A quick fact foundation: the Army awarded Phase 3 of the TITAN effort as an Other Transaction Agreement valued at about $178.4 million to produce ten prototype systems, split between five Advanced and five Basic variants. The program’s stated purpose is to harvest data from space, high-altitude, aerial and terrestrial sensors, apply AI and machine learning to accelerate decision cycles, and drive down the sensor-to-shooter timeline.

The program’s tempo has surprised some skeptics. The Army took delivery of the first TITAN prototype at Joint Base Lewis-McChord during 2024 as part of user-centered testing and soldier touch points. In March 2025 industry reporting confirmed additional handovers from Palantir, with observers noting that deployments included both the smaller JLTV-based Basic node and the heavier Family of Medium Tactical Vehicle-based Advanced node. Those early systems have already been paired with partners that include traditional primes and newer defense tech firms.

Why this matters now

TITAN is important for three, overlapping reasons. First, it pulls deep sensing and processing down to the tactical level. Instead of relying on a remote cloud or long-haul links to fuse multi-domain data, TITAN places AI-enabled processing in mobile, hardened modules that can operate disconnected from strategic networks. That capability directly addresses battlefield realities where connectivity is contested or denied.

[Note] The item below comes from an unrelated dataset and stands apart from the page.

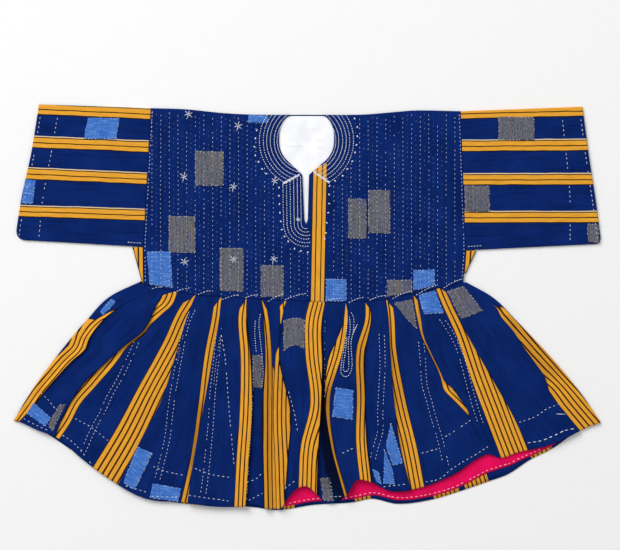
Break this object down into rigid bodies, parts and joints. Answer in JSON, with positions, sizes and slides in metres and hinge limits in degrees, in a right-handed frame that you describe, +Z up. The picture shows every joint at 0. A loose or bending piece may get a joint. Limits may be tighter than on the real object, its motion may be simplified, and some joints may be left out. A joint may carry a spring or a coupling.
{
  "type": "fugu smock",
  "caption": "Short wide handwoven cotton smock laid flat, quilted indigo body, straight sleeves, keyhole neck and a pleated flared skirt with striped bands and patches.",
  "frame": {"origin": "middle of the garment's plan, on the surface it lies on", "axes": "+X across the garment towards the sleeve on the viewer's right, +Y from the hem towards the neck, +Z up through the cloth"},
  "size_m": [1.2908, 0.8914, 0.021],
  "materials": {
    "indigo_body": "handwoven indigo cotton, quilted with white running stitch",
    "sleeve_cloth": "handwoven indigo cotton with yellow and black stripes",
    "skirt_cloth": "handwoven indigo cotton with yellow and black striped bands",
    "striped_gusset": "handwoven yellow and black striped cotton",
    "white_cotton": "plain white cotton lining",
    "pink_cotton": "plain pink cotton facing",
    "blue_chambray": "light blue chambray patch",
    "grey_stripe": "fine grey striped handwoven patch"
  },
  "bodies": {
    "root": {"body_back": "indigo_body", "back_lining": "white_cotton", "body_front": "indigo_body", "sleeve_left": "sleeve_cloth", "sleeve_right": "sleeve_cloth", "gusset_left": "striped_gusset", "gusset_right": "striped_gusset", "skirt_back": "skirt_cloth", "hem_facing": "pink_cotton", "skirt_front": "skirt_cloth", "patch_sleeve_left_top": "blue_chambray", "patch_sleeve_left_cuff": "blue_chambray", "patch_shoulder": "blue_chambray", "patch_side_left": "blue_chambray", "patch_low_centre": "blue_chambray", "patch_waist_right": "blue_chambray", "patch_skirt_left_edge": "blue_chambray", "patch_skirt_left_hem": "blue_chambray", "patch_skirt_lower_left": "blue_chambray", "patch_skirt_hem_left": "blue_chambray", "patch_skirt_middle": "blue_chambray", "patch_skirt_low_strip": "blue_chambray", "patch_skirt_low_kite": "blue_chambray", "patch_skirt_low_tail": "blue_chambray", "patch_skirt_waist_blue": "blue_chambray", "patch_sleeve_right_top": "grey_stripe", "patch_sleeve_right_seam": "grey_stripe", "patch_sleeve_right_cuff": "grey_stripe", "patch_upper_left": "grey_stripe", "patch_middle_left": "grey_stripe", "patch_low_left": "grey_stripe", "patch_low_middle": "grey_stripe", "patch_upper_right": "grey_stripe", "patch_middle_right": "grey_stripe", "patch_low_right": "grey_stripe", "patch_skirt_left_fold": "grey_stripe", "patch_skirt_pocket_left": "grey_stripe", "patch_skirt_centre": "grey_stripe", "patch_skirt_valley": "grey_stripe", "patch_skirt_waist_grey": "grey_stripe", "patch_skirt_waist_right": "grey_stripe"}
  },
  "joints": []
}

Second, TITAN is a software-first procurement where hardware is built around code and data flows. That flips a decades-old acquisition refrain: upgrades and feature rollouts can come via software pushes and algorithm retraining rather than full hardware retrofits. The service and industry partners have framed TITAN as a “live” system that will evolve during operations instead of being frozen at delivery.

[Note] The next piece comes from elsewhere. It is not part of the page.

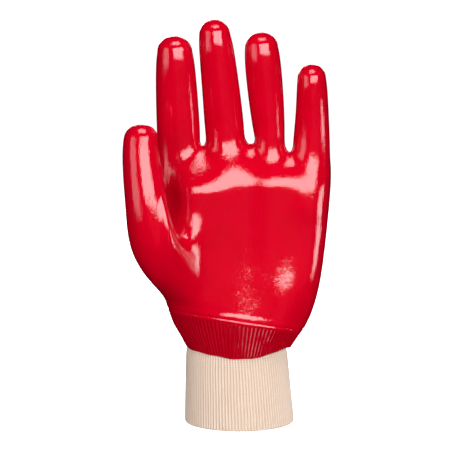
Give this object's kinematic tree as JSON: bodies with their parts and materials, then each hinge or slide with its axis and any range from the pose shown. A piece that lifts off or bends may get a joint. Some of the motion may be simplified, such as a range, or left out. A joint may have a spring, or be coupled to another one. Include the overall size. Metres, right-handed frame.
{
  "type": "pvc coated work glove",
  "caption": "Left-hand work glove of PVC-dipped cotton with round fingers and a free thumb, on a folded rib-knit wrist; protects the hand from wear, oil and wet.",
  "frame": {"origin": "middle of the wrist opening, in the plane of the hem", "axes": "+Z from the hem towards the fingertips, palm towards -Y, thumb towards -X"},
  "size_m": [0.1355, 0.0825, 0.2706],
  "materials": {
    "red_pvc": "dipped, smooth and glossy, with the knit showing through faintly",
    "undyed_cotton": "matt rib knit, undyed"
  },
  "bodies": {
    "root": {"coated_hand": "red_pvc", "knit_wrist": "undyed_cotton"}
  },
  "joints": []
}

Third, the system nods directly at the Army’s long-range precision fires and Combined Joint All-Domain Command and Control ambitions. If TITAN succeeds at delivering actionable tracks and targeting funnels faster and more reliably, it becomes a force multiplier for distributed lethality across deep strike networks.

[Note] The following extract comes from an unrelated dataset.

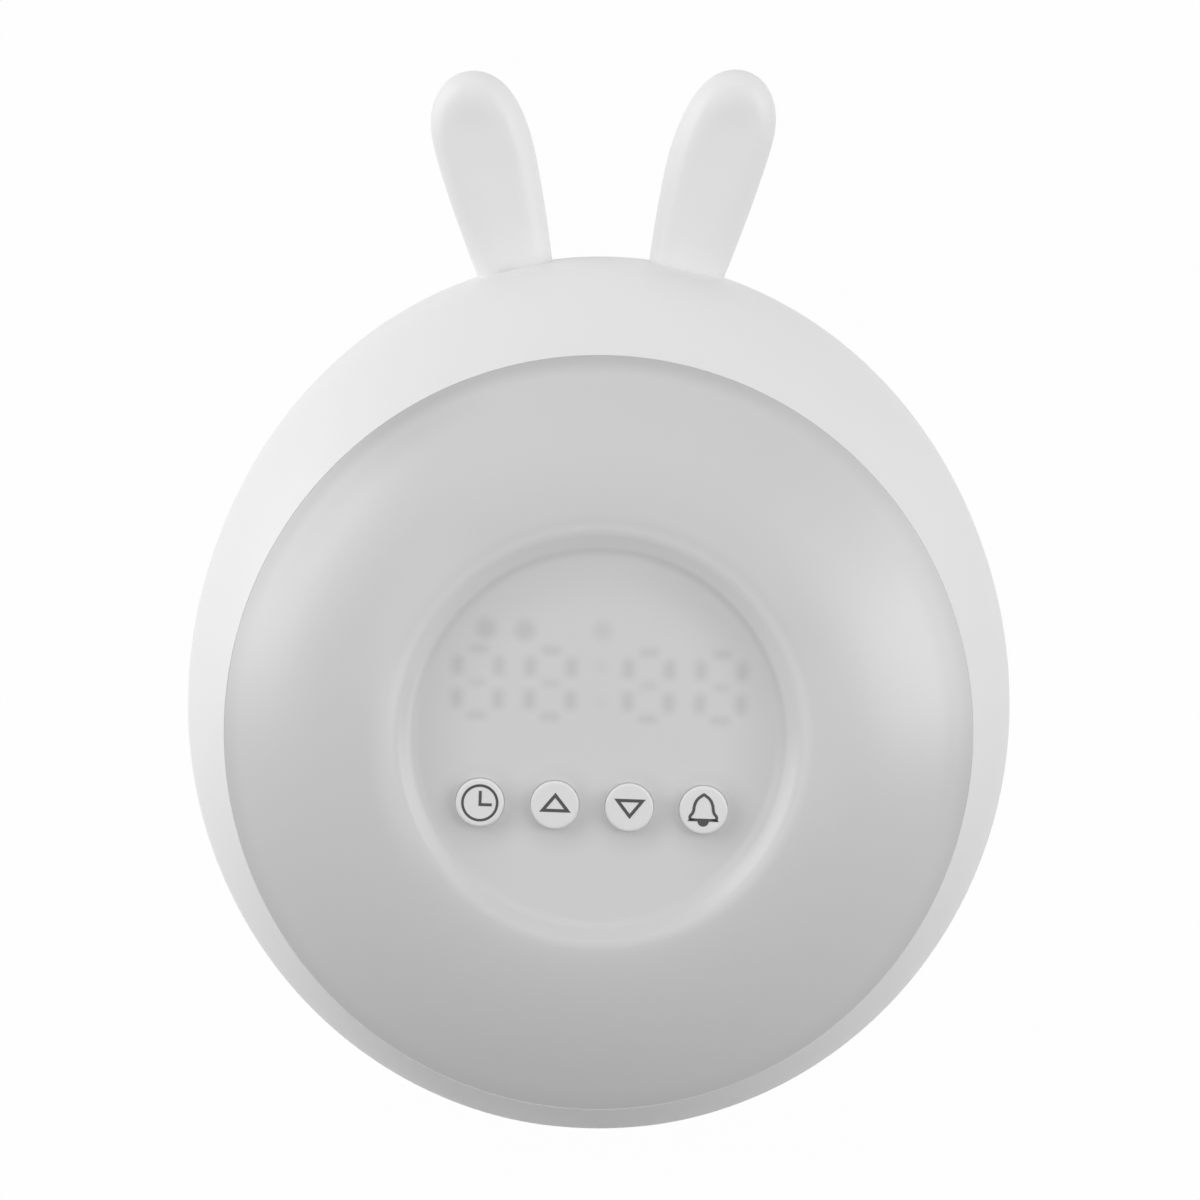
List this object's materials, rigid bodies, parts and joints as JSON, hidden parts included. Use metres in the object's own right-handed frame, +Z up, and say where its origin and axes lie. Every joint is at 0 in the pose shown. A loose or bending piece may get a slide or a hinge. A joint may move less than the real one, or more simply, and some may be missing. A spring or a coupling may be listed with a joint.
{
  "type": "kids alarm clock with night light",
  "caption": "Round white bedside alarm clock with two upright ears, a domed frosted night-light face, a recessed dial with a hidden digital display and a row of round push keys.",
  "frame": {"origin": "middle of the bounding box in X and Y, on the surface the rubber feet stand on", "axes": "+X to the right as the clock is faced, -Y towards the person who reads it, +Z up"},
  "size_m": [0.1648, 0.107, 0.2074],
  "materials": {
    "shell_white": "satin moulded, white",
    "diffuser_milk": "frosted translucent, milky",
    "frame_white": "plain moulded, white",
    "key_white": "satin moulded, white, printed mark",
    "board_white": "white solder mask",
    "board_green": "green solder mask",
    "led_yellow": "phosphor coated",
    "led_white": "clear coated",
    "black_plastic": "plain moulded, black",
    "plunger_cream": "plain moulded, cream",
    "header_cream": "plain moulded, cream",
    "bright_steel": "plated",
    "magnet_steel": "plated",
    "screw_steel": "zinc plated",
    "cone_grey": "pressed paper",
    "foot_rubber": "soft, pale grey",
    "lead_grey": "flat lead, grey",
    "lead_red": "flat lead, red"
  },
  "bodies": {
    "clock": {"front_housing": "shell_white", "rear_housing": "shell_white", "left_ear": "shell_white", "right_ear": "shell_white", "diffuser": "diffuser_milk", "inner_frame": "frame_white", "light_board": "board_white", "light_leds": "led_yellow", "display_board": "board_green", "segment_mask": "black_plastic", "segment_leds": "led_white", "key_switches": "black_plastic", "display_header": "header_cream", "main_board": "board_green", "main_chips": "black_plastic", "board_headers": "header_cream", "usb_socket": "bright_steel", "light_switch": "black_plastic", "cell_holder": "black_plastic", "coin_cell": "bright_steel", "speaker_frame": "black_plastic", "speaker_cone": "cone_grey", "speaker_magnet": "magnet_steel", "speaker_retainer": "frame_white", "housing_screws": "screw_steel", "frame_screws": "screw_steel", "board_screws": "screw_steel", "ear_screws": "screw_steel", "retainer_screws": "screw_steel", "display_screws": "screw_steel", "light_board_screws": "screw_steel", "rubber_feet": "foot_rubber", "display_cable": "lead_grey", "light_lead": "lead_grey", "speaker_lead": "lead_red"},
    "time_key": {"time_key": "key_white", "time_plunger": "plunger_cream"},
    "up_key": {"up_key": "key_white", "up_plunger": "plunger_cream"},
    "down_key": {"down_key": "key_white", "down_plunger": "plunger_cream"},
    "alarm_key": {"alarm_key": "key_white", "alarm_plunger": "plunger_cream"},
    "light_key": {"light_key": "key_white", "light_plunger": "plunger_cream"},
    "battery_door": {"battery_door": "shell_white"}
  },
  "joints": [
    {"name": "time_key_press", "type": "slide", "parent": "clock", "child": "time_key", "axis": [0, 0.9781, -0.2079], "range_m": [0, 0.0004], "stiffness_N_per_m": 2500, "springref_m": -0.0002},
    {"name": "up_key_press", "type": "slide", "parent": "clock", "child": "up_key", "axis": [0, 0.9781, -0.2079], "range_m": [0, 0.0004], "stiffness_N_per_m": 2500, "springref_m": -0.0002},
    {"name": "down_key_press", "type": "slide", "parent": "clock", "child": "down_key", "axis": [0, 0.9781, -0.2079], "range_m": [0, 0.0004], "stiffness_N_per_m": 2500, "springref_m": -0.0002},
    {"name": "alarm_key_press", "type": "slide", "parent": "clock", "child": "alarm_key", "axis": [0, 0.9781, -0.2079], "range_m": [0, 0.0004], "stiffness_N_per_m": 2500, "springref_m": -0.0002},
    {"name": "light_key_press", "type": "slide", "parent": "clock", "child": "light_key", "axis": [0, -1, 0], "range_m": [0, 0.0004], "stiffness_N_per_m": 2500, "springref_m": -0.0002},
    {"name": "battery_door_pull", "type": "slide", "parent": "clock", "child": "battery_door", "axis": [0, 1, 0], "range_m": [0, 0.018]}
  ]
}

Where the program is strongest

Operationally, the TITAN design choices show careful attention to soldier feedback and survivability. A two-tier fleet with lighter and heavier nodes gives commanders options for expeditionary scout elements or brigade-level coordination hubs. On the software side, building in the ability to fuse space and aerial sensors with local ISR promises richer, faster context for shooters and defenders. The procurement pathway - an OTA - also helped the Army tap non-traditional suppliers and move faster than legacy contracting rhythms would allow.

Risks and friction points to watch

Speed and novelty bring predictable headaches. The most immediate technical risk is trust. Field commanders will need transparent model behavior, clear human-machine boundaries, and robust fail-safe modes before they will let algorithmic recommendations shape lethal effects. The more TITAN automates the scoreboarding of targets, the more urgent the questions become about bias, false positives, and cascading automation errors in a kinetic chain. These are not theoretical debates; they are operational safety-of-force issues.

Second, integration matters. TITAN’s promise relies on ingesting data from many sensor owners and stovepipes. Getting industry and acquisition offices to agree on interfaces, data rights, governance, and secure cross-domain solutions will be a long slog. Interoperability will determine whether TITAN is one node in a mosaic or a silo that only talks to its own family.

Third, logistics and protection. Trucks and trailers are easier to target than cloud enclaves. As the Army fields more TITANs, adversaries will treat them as high-value nodes. Hardening, signature management, and tactics for dispersal and concealment will be part of the mature employment doctrine.

A few programmatic questions remain open

How many TITANs will the Army actually buy if the prototypes prove successful? Public reporting during the handover phase suggested modest prototype buys with far larger production numbers possible if the concept proves out. Industry conversations have floated ranges that move from dozens into the low hundreds for a service-wide roll out. Those leaps would require a production plan, sustainment infrastructure, and continued supply chain assurances.

And there is the matter of where TITAN’s ‘factory’ footprint lives. Early production is anchored with Palantir and partner facilities in California, and some industry plans had suggested additional capacity in Ohio. Program scale-up decisions will be as much industrial policy as they will be technical.

What success looks like

A successful TITAN program will not be measured by how many trucks it produces. It will be measured by cycles shaved off detection-to-engagement timelines, by reduced fratricide risk, and by the commander’s confidence to decentralize targeting decisions without degrading legal and ethical oversight. Success also means fielding a robust governance regime for model updates, rigorous red-team testing of algorithmic outputs, and a sustainment model that keeps software fresh and hardware survivable.

Call to action for policymakers and practitioners

Fund robust validation regimes that stress TITAN in contested electromagnetic and cyber environments. Prioritize human-machine interface design so that operators can understand recommendations and override them quickly. Insist on data governance and audit trails for all automated targeting recommendations. Finally, invest in protection - both cyber and physical - so those mobile nodes do not become high-value liabilities under fire.

The handovers the Army has taken so far are more than ceremonies. They are experiments in a future where software defines battlefield advantage and where a mobile AI ground station sits between sensors and shooters. TITAN will not cure every targeting problem, nor will it be a silver bullet. But if the service gets the governance, integration, and human factors right, these trucks could become one of the most consequential enablers of multi-domain operations in the next decade. The next 18 months of soldier touch points and doctrine experiments will tell us whether TITAN matures into a force multiplier or merely becomes another interesting box on the logistics manifest.